7)     I’m sure there are plenty more, but these would provide a good starting point. 

Kobo has over 2 million ebooks to choose from!


Unknown said...

I initially thought about this a few months back when chromatic did a piece on Perl Marketing.

One thing I have thought since is; Perl 6; are people waiting for it? Do they not want to commit to learning Perl5 if they'll only have to shortly after start learning Perl6 etc.

The other thing is as well Perl syntax isn't that scary. Ruby looks a lot like Perl and people aren't scared of it. So why attracted to Ruby and not Perl? RubyOnRails - JRuby?
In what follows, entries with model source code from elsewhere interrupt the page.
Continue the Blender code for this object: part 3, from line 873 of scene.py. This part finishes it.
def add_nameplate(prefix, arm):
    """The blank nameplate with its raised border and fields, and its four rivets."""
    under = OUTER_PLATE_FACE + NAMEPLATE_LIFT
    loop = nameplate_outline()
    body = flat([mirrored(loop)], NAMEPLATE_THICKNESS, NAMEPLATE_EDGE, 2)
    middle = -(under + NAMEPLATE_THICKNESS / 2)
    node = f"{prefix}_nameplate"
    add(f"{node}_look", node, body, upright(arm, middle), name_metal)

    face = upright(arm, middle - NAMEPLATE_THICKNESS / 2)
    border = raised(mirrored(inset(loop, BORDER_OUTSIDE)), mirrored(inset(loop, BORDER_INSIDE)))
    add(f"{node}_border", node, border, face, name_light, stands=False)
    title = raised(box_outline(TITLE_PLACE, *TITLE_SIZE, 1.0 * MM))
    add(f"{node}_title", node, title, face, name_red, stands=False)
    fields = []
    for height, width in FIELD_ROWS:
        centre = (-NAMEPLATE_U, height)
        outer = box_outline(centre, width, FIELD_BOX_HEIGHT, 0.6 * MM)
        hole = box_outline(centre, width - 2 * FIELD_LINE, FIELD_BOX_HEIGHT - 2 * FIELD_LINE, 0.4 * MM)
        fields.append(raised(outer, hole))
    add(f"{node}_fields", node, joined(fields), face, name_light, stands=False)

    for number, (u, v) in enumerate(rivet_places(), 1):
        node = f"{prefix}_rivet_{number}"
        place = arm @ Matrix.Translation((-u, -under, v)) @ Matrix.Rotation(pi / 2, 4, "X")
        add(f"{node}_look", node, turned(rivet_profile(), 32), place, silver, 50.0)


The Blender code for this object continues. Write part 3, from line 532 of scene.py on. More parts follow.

Would a nice site like TryPerl get people in? Like http://tryruby.org/levels/1/challenges/0

Anonymous said...

RoR gave ruby a little lease of life, and its equivalent of CPAN somehow has more modules (though i suspect sheer numbers isnt a useful measure, almost certainly there is a point of negative gain).

Puppet is in ruby, which is giving it more life.

Cloud Foundry was written in ruby (via rails) - though its now been dumped by Vmware on to the apache foundation.

Github seems to be a mix of ruby and python.

Personally, i think that there just needs to be some companies come out and say 'we are perl and proud'. The perl foundation would also do well to pressure RedHat to keep perl up to date in their releases.

Ranguard said...
This comment has been removed by the author.
Ranguard said...

I'm always after more Perl White Papers for www.perl.org.

To help those trying to perused managers and tech leads to use Perl.

Unknown said...

Call me shallow but -- graphic design is a factor.

I had to choose between Bugzilla and Redmine the other day for a client. Bugzilla just looked SO old fashioned and clunky. Redmine was cleaner and more modern looking in every way.

I'm sure Bugzilla would have been fine functionally, probably way better, but it just looked so Netscape 4 I thought my client would turn up their nose at it.

I propose a big design project to make perl and perl-based systems and frameworks look cool and hip.